Someone with a prospective mind isn’t surprised by surprise, is comfortable with high levels of uncertainty, and develops capacities to better deal with constant change (Homer-Dixon 2006). These attitudes and capacities are important for muddling – development of more prospective minds (as per the above definition) may also assist with muddling forward more intelligently.
Some immediate thoughts
Something that immediately strikes me are the similarities between many of the principles proposed by Allenby and Schwartz and the principles and ideas that inform so-called ‘foresighting’ activities (e.g. playing with scenarios, questioning predictions, developing ‘options spaces’, early technology assessment, and so on). Homer-Dixon’s concept of a prospective mind is also quite similar.
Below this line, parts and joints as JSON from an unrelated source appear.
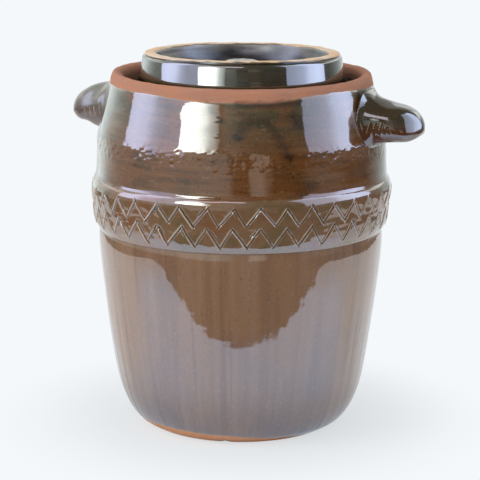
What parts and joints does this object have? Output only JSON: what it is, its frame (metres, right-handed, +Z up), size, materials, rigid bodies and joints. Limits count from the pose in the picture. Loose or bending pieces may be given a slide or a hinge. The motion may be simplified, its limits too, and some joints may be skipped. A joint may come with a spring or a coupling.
{
  "type": "water seal pickle jar",
  "caption": "Glazed clay pickle jar with a raised zigzag band, opposed lug handles, and a dish-shaped lid that stands in a water channel around the mouth.",
  "frame": {"origin": "middle of the flat resting face, on the jar's axis", "axes": "+Z up along the jar's axis, +X out through one lug handle, -Y towards the front"},
  "size_m": [0.306, 0.2408, 0.3],
  "materials": {
    "brown_glaze": "glossy brown glaze over red clay, bare on the rim and foot",
    "dark_glaze": "glossy dark olive glaze over red clay, bare on the lid's rim"
  },
  "bodies": {
    "jar": {"jar_lower": "brown_glaze", "jar_upper": "brown_glaze", "zigzag_band": "brown_glaze", "channel_shelf": "dark_glaze", "neck_collar": "dark_glaze", "lug_handle_right": "brown_glaze", "lug_handle_left": "brown_glaze"},
    "lid": {"lid_dish": "dark_glaze", "lid_skirt": "dark_glaze", "lid_knob": "dark_glaze"}
  },
  "joints": [
    {"name": "lid_lift", "type": "slide", "parent": "jar", "child": "lid", "axis": [0, 0, 1], "range_m": [0, 0.08]}
  ]
}
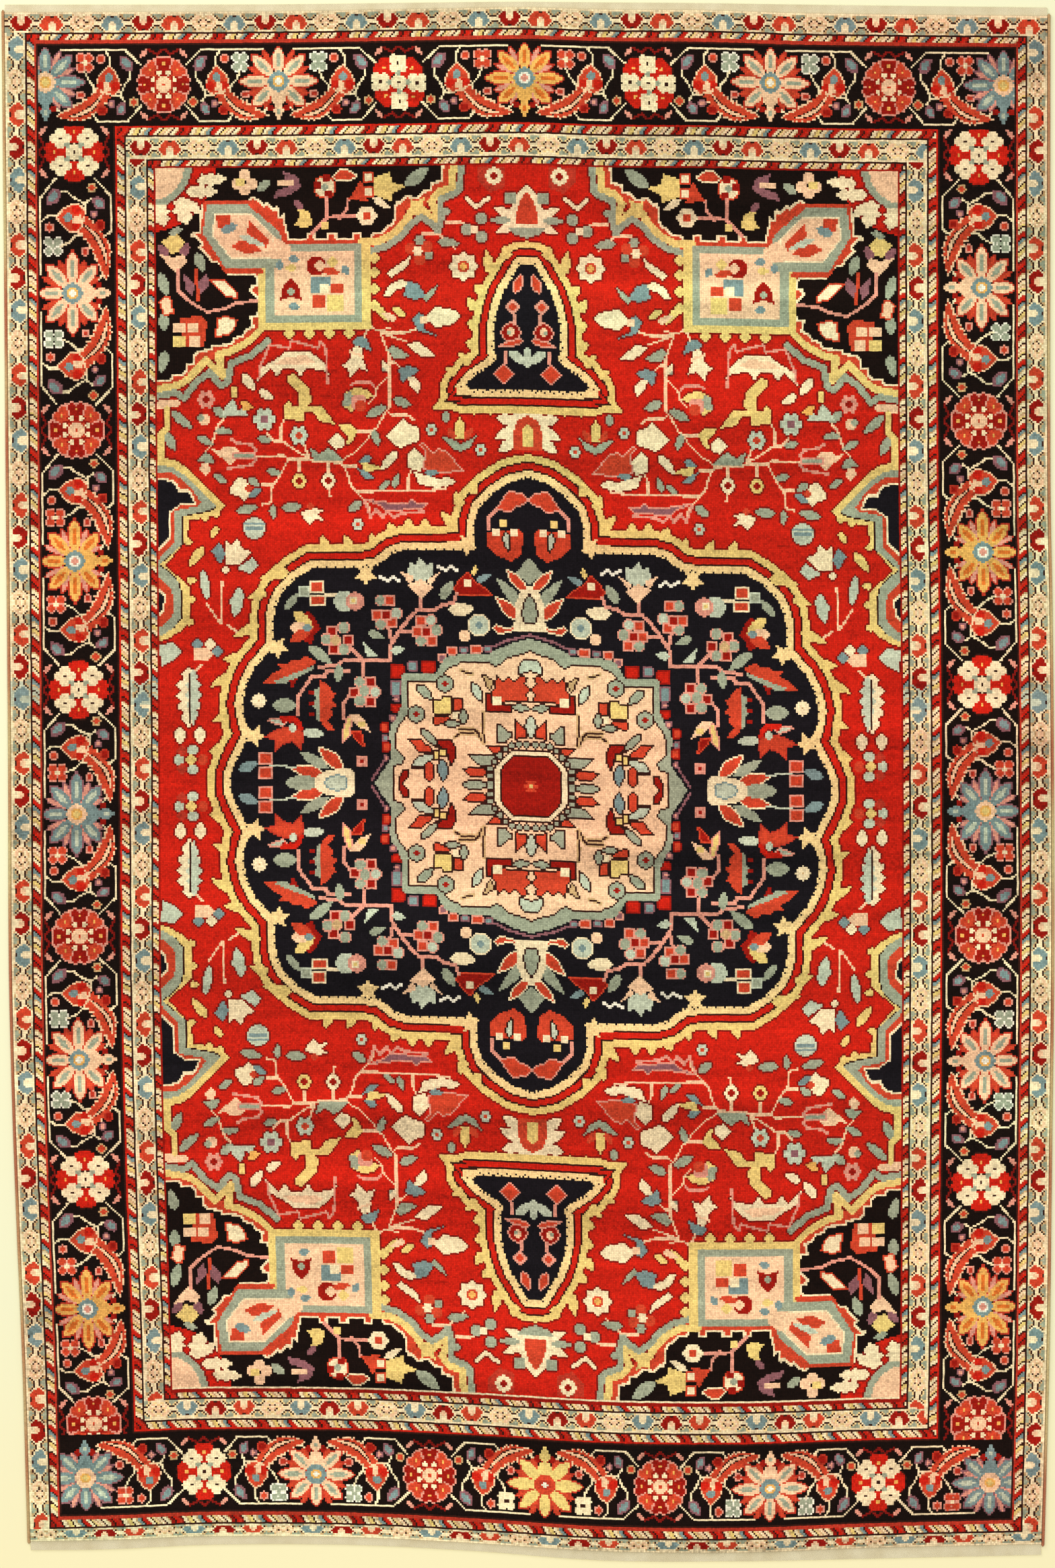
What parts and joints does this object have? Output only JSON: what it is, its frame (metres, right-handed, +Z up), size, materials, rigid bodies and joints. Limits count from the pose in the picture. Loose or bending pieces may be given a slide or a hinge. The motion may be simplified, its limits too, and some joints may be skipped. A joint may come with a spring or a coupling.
{
  "type": "persian rug",
  "caption": "Hand-knotted wool rug with a lobed central medallion, corner pieces, flower borders, overcast sides and plain cotton ends, lying flat.",
  "frame": {"origin": "on the floor under the middle of the rug's bounding box", "axes": "+X across the rug to the right, +Y along the rug towards its head, +Z up out of the pile"},
  "size_m": [1.41, 2.0886, 0.006],
  "materials": {
    "wool_pile": "low clipped wool pile in many colours, matt with a slight sheen, lightly worn, with plain cream cotton ends",
    "edge_wool": "overcast rust and tan wool yarn, matt"
  },
  "bodies": {
    "root": {"rug_body": "wool_pile", "selvedge_left": "edge_wool", "selvedge_right": "edge_wool"}
  },
  "joints": []
}
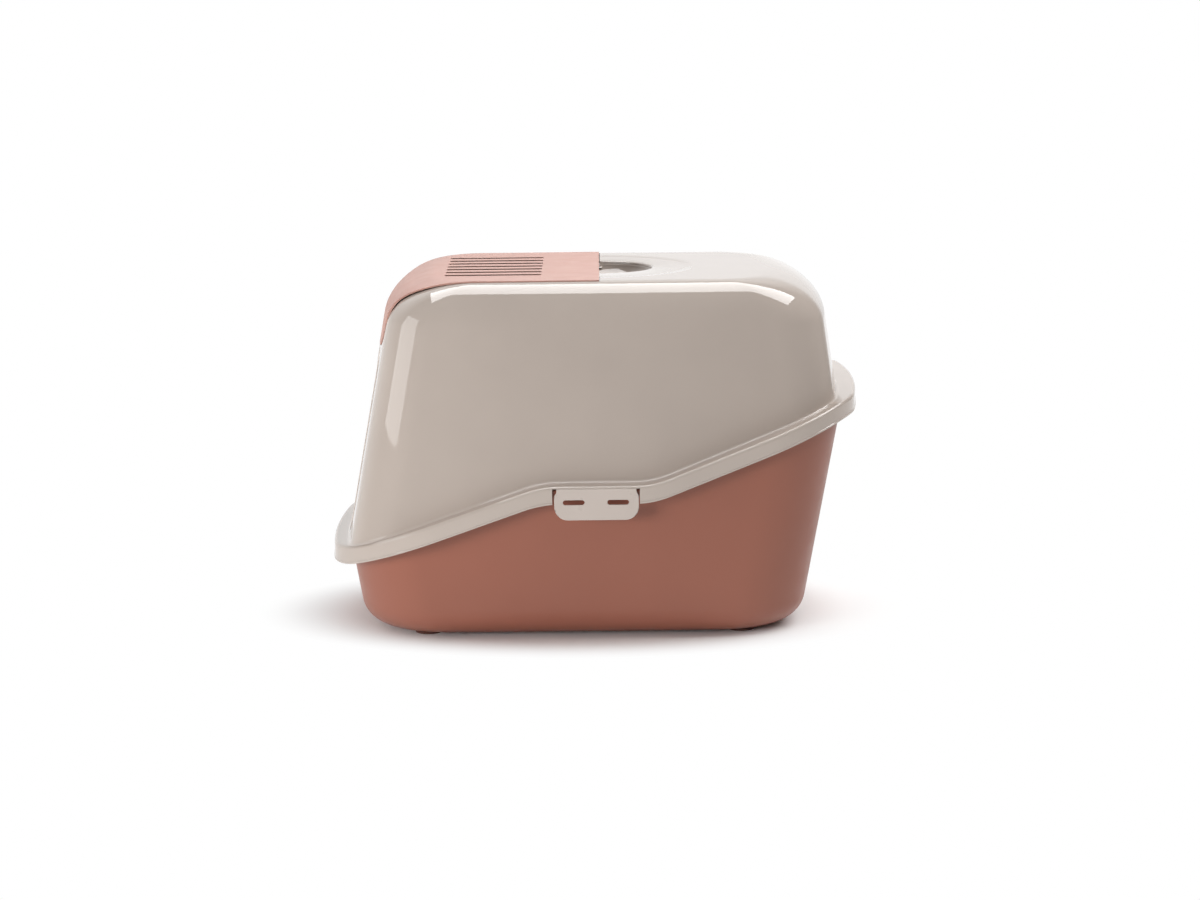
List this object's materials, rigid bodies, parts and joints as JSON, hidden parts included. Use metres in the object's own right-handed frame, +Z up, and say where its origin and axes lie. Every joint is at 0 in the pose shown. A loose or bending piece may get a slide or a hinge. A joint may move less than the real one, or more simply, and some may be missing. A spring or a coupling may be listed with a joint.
{
  "type": "cat litter box with hood",
  "caption": "Hooded cat litter box: deep round-cornered pan, lift-off hood with a sloping rim, side clips, a swing door and a vented filter cover on its top front corner.",
  "frame": {"origin": "on the floor, under the middle of the box", "axes": "+X to the rear, -X to the entrance, +Y to the left side, +Z up"},
  "size_m": [0.56, 0.3906, 0.376],
  "materials": {
    "pan_plastic": "satin, moulded terracotta polypropylene",
    "hood_plastic": "glossy, warm grey",
    "clip_plastic": "semi-gloss, warm grey",
    "cover_plastic": "fine matte, dusty rose",
    "frame_plastic": "fine matte, dusty rose",
    "door_plastic": "clear, smoke tinted, polished",
    "tray_plastic": "matte, warm grey",
    "filter_foam": "open-cell carbon foam, matte",
    "foot_rubber": "matte, dark brown"
  },
  "bodies": {
    "base": {"base_pan": "pan_plastic", "foot_front_right": "foot_rubber", "foot_front_left": "foot_rubber", "foot_rear_right": "foot_rubber", "foot_rear_left": "foot_rubber"},
    "hood": {"hood_shell": "hood_plastic", "door_frame": "frame_plastic", "filter_tray": "tray_plastic", "carbon_filter": "filter_foam"},
    "cover": {"filter_cover": "cover_plastic"},
    "door": {"swing_door": "door_plastic"},
    "clip_right": {"side_clip_right": "clip_plastic"},
    "clip_left": {"side_clip_left": "clip_plastic"}
  },
  "joints": [
    {"name": "hood_lift", "type": "slide", "parent": "base", "child": "hood", "axis": [0, 0, 1], "range_m": [0, 0.15]},
    {"name": "cover_hinge", "type": "hinge", "parent": "hood", "child": "cover", "pos_m": [-0.2273, 0, 0.303], "axis": [0, -1, 0], "range_deg": [0, 110]},
    {"name": "door_swing", "type": "hinge", "parent": "hood", "child": "door", "pos_m": [-0.222, 0, 0.266], "axis": [0, 1, 0], "range_deg": [-60, 60]},
    {"name": "clip_right_hinge", "type": "hinge", "parent": "hood", "child": "clip_right", "pos_m": [0, -0.1953, 0.1683], "axis": [-1, 0, 0], "range_deg": [0, 90]},
    {"name": "clip_left_hinge", "type": "hinge", "parent": "hood", "child": "clip_left", "pos_m": [0, 0.1953, 0.1683], "axis": [1, 0, 0], "range_deg": [0, 90]}
  ]
}
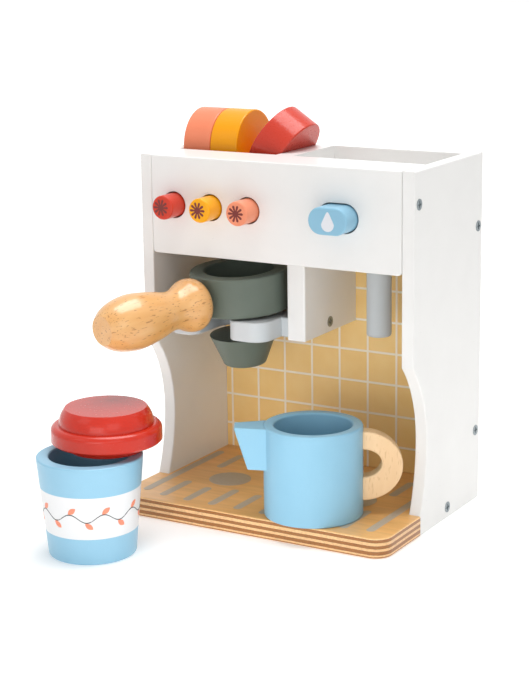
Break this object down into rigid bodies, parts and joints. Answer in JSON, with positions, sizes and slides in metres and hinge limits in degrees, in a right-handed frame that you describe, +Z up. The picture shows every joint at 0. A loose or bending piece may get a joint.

The principles may also provide process guidance, too, e.g. accepting and nourishing productive conflict.
The idea of developing and maintaining ‘philosophic flexibility’ is perhaps the most challenging one. Instead, what we seem to see, too often, in sustainability contexts is inflexibility and attacking with rigidity. For example, many interviews I did for my case study on the Future Fuels Forum revealed an inability and unwillingness to discuss certain topics (e.g. use of nuclear power) and a tendency to advocate and defend actors’ positions (e.g. on peak oil) rather than to “explore with humility”.
The broader notion of muddling through isn’t immediately attractive – it’s hard to imagine a leader doing a press conference and announcing that they plan to muddle through. Perhaps this is also a cultural thing. Allenby and Schwartz argue that the “Enlightenment lens” incorrectly views “incremental muddling as a strong indicator of failure and primitiveness and strives to overcome it, thus pushing action in the wrong direction” (p. 170). However, the work of many political scientists and other social scientists suggests three key things: 1) that this is the way that complex problems often are addressed; 2) that societies have “limited capacity to control the evolution of complex socio-technical systems they create” (p. 176); and 3) much social change is unintentional (e.g. no one sought an ageing population in Australia but that’s what occurring) and social problems can be ‘solved’ in an epiphenomenal fashion.
Allenby, B.R. & Sarewitz, D. 2011, The Techno-Human Condition, MIT Press.
Homer-Dixon, T. 2006, The Upside of Down: Catastrophe, Creativity and the Renewal of Civilization, The Text Publishing Company, Melbourne, Australia.
Lindblom, C.E. 1990, Inquiry and Change: The Troubled Attempt to Understand and Shape Society, Yale University Press.